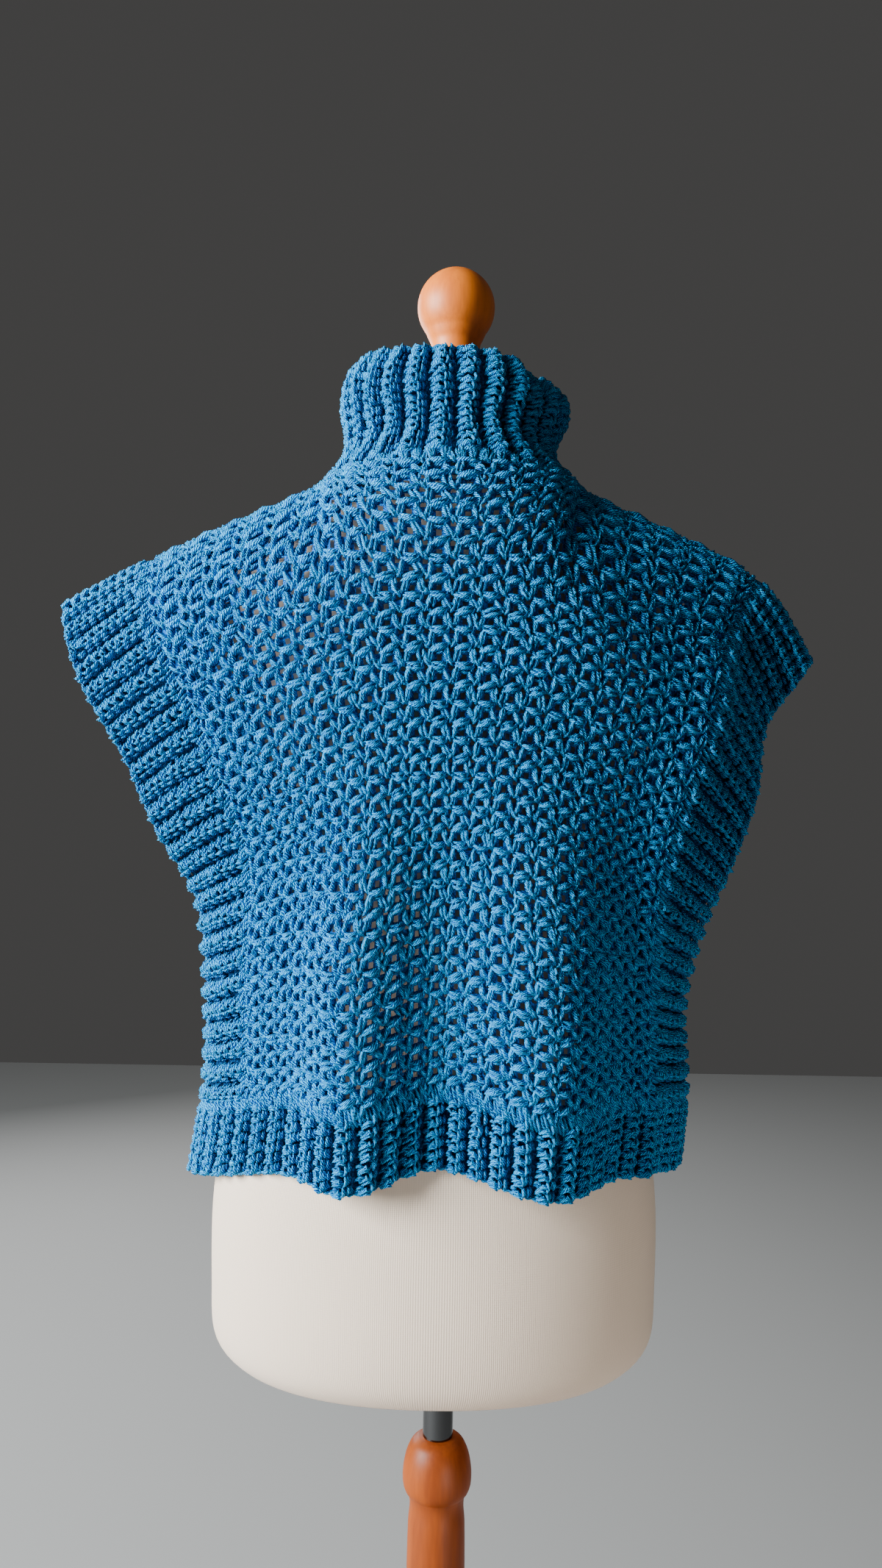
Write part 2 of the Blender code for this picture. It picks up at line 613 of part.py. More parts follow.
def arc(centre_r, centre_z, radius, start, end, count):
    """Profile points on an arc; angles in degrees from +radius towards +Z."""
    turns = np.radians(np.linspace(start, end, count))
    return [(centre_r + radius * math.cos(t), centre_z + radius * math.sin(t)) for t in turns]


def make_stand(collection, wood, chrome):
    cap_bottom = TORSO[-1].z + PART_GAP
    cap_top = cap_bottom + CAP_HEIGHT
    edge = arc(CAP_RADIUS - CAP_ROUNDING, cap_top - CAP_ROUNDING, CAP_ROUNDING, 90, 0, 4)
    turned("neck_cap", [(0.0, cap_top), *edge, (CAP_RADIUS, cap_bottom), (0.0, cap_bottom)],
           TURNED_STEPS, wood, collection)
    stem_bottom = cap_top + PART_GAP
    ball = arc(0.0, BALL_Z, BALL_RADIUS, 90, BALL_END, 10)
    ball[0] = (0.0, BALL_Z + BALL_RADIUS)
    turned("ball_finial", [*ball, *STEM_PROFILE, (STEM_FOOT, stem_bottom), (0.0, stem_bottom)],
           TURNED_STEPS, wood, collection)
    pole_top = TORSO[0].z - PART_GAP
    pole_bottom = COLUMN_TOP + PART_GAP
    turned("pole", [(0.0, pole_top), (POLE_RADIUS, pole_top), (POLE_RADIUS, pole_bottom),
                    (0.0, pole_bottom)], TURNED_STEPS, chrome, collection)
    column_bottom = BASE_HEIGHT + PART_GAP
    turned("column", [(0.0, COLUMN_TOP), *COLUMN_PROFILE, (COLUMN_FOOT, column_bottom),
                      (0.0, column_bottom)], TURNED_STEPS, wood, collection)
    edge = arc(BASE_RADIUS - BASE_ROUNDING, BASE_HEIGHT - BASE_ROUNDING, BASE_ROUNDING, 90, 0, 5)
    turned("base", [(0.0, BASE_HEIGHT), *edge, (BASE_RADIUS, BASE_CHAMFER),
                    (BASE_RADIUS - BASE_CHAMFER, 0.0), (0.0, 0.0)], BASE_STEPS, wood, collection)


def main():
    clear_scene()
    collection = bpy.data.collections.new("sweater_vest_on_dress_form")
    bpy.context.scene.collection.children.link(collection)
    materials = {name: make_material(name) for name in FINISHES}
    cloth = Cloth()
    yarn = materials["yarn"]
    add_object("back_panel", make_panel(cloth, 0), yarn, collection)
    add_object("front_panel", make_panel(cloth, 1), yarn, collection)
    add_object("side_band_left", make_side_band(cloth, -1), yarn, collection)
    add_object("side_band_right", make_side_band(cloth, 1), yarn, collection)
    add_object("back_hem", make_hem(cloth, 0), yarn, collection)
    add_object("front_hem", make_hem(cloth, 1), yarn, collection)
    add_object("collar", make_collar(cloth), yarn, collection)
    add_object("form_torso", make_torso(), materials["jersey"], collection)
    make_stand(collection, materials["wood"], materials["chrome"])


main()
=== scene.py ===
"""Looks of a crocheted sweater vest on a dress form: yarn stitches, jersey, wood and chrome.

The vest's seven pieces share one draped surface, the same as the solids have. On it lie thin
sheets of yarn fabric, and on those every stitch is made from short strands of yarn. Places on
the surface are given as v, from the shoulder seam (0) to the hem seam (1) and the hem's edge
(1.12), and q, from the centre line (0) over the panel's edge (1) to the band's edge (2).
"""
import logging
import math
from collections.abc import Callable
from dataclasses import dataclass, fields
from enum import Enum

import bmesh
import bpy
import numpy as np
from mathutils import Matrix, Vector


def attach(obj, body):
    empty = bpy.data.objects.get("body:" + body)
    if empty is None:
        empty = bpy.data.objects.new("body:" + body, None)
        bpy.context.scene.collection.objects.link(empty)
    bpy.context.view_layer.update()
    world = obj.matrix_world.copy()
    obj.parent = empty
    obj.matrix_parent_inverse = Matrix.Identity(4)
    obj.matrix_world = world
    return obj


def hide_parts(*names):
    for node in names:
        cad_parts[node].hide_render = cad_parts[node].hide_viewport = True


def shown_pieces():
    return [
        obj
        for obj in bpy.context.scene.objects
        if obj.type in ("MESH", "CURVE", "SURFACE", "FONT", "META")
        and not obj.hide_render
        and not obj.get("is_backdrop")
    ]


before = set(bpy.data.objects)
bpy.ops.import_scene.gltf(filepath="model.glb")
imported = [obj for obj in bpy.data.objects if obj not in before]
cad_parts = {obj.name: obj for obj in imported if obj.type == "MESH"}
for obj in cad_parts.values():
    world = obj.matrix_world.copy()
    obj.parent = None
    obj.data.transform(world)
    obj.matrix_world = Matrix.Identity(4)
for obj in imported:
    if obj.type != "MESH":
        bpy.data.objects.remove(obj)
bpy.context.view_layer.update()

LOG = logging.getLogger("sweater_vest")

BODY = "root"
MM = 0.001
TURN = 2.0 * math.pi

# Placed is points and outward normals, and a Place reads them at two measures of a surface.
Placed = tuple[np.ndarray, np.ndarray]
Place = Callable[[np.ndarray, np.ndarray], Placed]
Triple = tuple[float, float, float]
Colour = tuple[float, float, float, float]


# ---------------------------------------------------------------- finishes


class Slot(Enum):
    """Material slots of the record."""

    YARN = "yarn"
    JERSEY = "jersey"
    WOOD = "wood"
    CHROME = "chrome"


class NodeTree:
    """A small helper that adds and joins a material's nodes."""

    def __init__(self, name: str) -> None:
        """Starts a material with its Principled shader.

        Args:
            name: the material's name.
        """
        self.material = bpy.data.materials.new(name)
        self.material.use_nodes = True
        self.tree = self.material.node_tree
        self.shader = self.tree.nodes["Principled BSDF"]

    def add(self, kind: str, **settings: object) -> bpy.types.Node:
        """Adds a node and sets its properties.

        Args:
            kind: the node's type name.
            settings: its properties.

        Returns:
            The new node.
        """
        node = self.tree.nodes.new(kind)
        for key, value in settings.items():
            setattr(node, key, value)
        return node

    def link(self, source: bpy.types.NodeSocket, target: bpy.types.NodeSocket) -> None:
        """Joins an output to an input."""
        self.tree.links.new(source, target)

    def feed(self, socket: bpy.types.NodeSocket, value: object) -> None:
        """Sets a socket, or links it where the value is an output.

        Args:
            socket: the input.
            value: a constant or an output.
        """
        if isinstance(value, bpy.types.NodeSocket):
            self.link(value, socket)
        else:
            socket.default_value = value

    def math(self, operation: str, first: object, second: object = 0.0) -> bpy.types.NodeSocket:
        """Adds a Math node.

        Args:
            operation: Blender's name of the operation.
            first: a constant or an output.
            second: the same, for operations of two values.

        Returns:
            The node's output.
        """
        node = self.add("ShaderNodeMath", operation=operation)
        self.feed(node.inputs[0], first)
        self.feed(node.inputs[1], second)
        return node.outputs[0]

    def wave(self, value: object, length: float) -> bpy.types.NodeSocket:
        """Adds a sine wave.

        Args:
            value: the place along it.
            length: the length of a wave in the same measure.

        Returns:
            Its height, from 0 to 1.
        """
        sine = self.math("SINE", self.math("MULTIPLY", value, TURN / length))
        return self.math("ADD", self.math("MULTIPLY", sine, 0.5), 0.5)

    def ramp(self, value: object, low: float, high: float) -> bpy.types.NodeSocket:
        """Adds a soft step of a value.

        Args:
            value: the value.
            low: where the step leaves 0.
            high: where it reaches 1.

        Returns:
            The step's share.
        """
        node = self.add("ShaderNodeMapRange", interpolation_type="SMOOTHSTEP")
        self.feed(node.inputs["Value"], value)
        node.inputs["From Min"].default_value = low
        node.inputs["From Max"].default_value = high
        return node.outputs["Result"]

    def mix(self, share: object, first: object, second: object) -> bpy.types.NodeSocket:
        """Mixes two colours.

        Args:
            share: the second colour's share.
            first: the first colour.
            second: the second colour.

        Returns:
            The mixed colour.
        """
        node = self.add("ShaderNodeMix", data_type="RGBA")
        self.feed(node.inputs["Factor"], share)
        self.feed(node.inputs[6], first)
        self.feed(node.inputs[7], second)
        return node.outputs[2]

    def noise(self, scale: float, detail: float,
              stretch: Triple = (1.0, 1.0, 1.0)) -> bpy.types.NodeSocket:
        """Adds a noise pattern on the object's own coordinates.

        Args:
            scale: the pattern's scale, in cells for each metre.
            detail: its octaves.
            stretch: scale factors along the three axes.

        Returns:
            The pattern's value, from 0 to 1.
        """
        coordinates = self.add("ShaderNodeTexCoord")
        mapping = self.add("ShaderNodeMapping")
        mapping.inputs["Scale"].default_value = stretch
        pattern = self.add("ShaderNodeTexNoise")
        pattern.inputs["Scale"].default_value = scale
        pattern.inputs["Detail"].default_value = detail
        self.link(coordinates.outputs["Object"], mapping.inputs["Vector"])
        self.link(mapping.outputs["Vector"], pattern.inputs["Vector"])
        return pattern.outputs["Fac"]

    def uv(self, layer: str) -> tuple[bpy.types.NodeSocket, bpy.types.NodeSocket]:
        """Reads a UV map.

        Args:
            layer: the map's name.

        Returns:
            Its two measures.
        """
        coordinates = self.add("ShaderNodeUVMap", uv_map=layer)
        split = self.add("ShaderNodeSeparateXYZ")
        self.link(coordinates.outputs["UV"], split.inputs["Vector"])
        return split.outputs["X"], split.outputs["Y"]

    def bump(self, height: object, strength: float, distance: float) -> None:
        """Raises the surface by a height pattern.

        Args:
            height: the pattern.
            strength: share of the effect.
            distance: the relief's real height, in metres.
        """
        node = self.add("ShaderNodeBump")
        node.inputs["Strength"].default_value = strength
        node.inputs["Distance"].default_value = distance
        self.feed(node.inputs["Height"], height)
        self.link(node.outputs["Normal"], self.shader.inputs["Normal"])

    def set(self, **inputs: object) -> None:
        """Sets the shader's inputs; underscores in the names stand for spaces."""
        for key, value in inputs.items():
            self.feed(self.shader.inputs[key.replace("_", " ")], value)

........

Task requirements
Starting at the top of the data above, repeat every line exactly until the line containing "BASE_STEPS, wood, collection)" has been given, then stop.

Solution
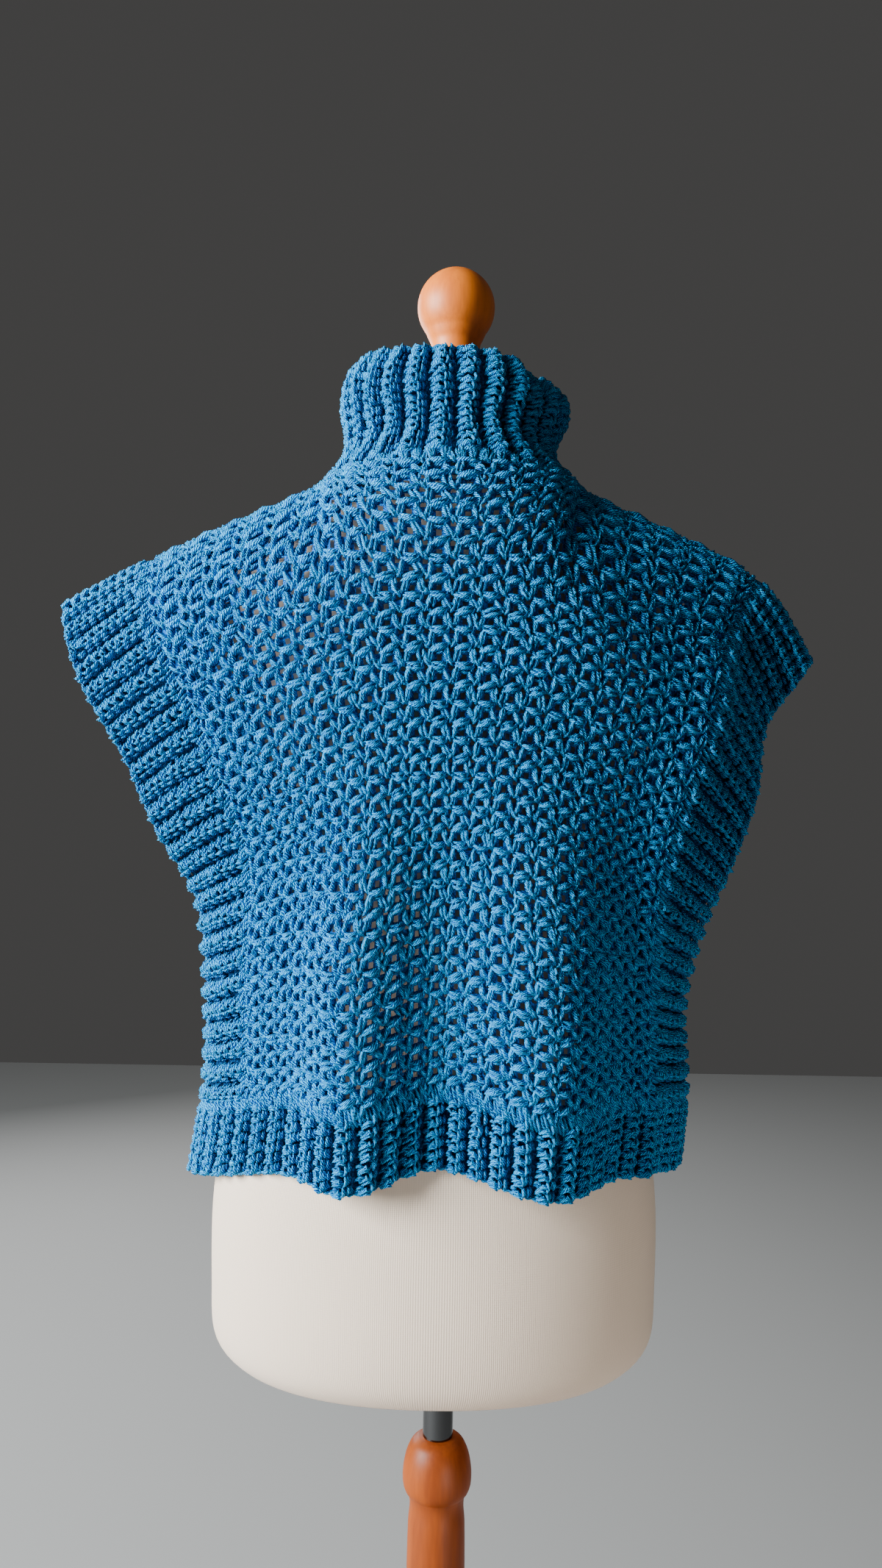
Write part 2 of the Blender code for this picture. It picks up at line 613 of part.py. More parts follow.
def arc(centre_r, centre_z, radius, start, end, count):
    """Profile points on an arc; angles in degrees from +radius towards +Z."""
    turns = np.radians(np.linspace(start, end, count))
    return [(centre_r + radius * math.cos(t), centre_z + radius * math.sin(t)) for t in turns]


def make_stand(collection, wood, chrome):
    cap_bottom = TORSO[-1].z + PART_GAP
    cap_top = cap_bottom + CAP_HEIGHT
    edge = arc(CAP_RADIUS - CAP_ROUNDING, cap_top - CAP_ROUNDING, CAP_ROUNDING, 90, 0, 4)
    turned("neck_cap", [(0.0, cap_top), *edge, (CAP_RADIUS, cap_bottom), (0.0, cap_bottom)],
           TURNED_STEPS, wood, collection)
    stem_bottom = cap_top + PART_GAP
    ball = arc(0.0, BALL_Z, BALL_RADIUS, 90, BALL_END, 10)
    ball[0] = (0.0, BALL_Z + BALL_RADIUS)
    turned("ball_finial", [*ball, *STEM_PROFILE, (STEM_FOOT, stem_bottom), (0.0, stem_bottom)],
           TURNED_STEPS, wood, collection)
    pole_top = TORSO[0].z - PART_GAP
    pole_bottom = COLUMN_TOP + PART_GAP
    turned("pole", [(0.0, pole_top), (POLE_RADIUS, pole_top), (POLE_RADIUS, pole_bottom),
                    (0.0, pole_bottom)], TURNED_STEPS, chrome, collection)
    column_bottom = BASE_HEIGHT + PART_GAP
    turned("column", [(0.0, COLUMN_TOP), *COLUMN_PROFILE, (COLUMN_FOOT, column_bottom),
                      (0.0, column_bottom)], TURNED_STEPS, wood, collection)
    edge = arc(BASE_RADIUS - BASE_ROUNDING, BASE_HEIGHT - BASE_ROUNDING, BASE_ROUNDING, 90, 0, 5)
    turned("base", [(0.0, BASE_HEIGHT), *edge, (BASE_RADIUS, BASE_CHAMFER),
                    (BASE_RADIUS - BASE_CHAMFER, 0.0), (0.0, 0.0)], BASE_STEPS, wood, collection)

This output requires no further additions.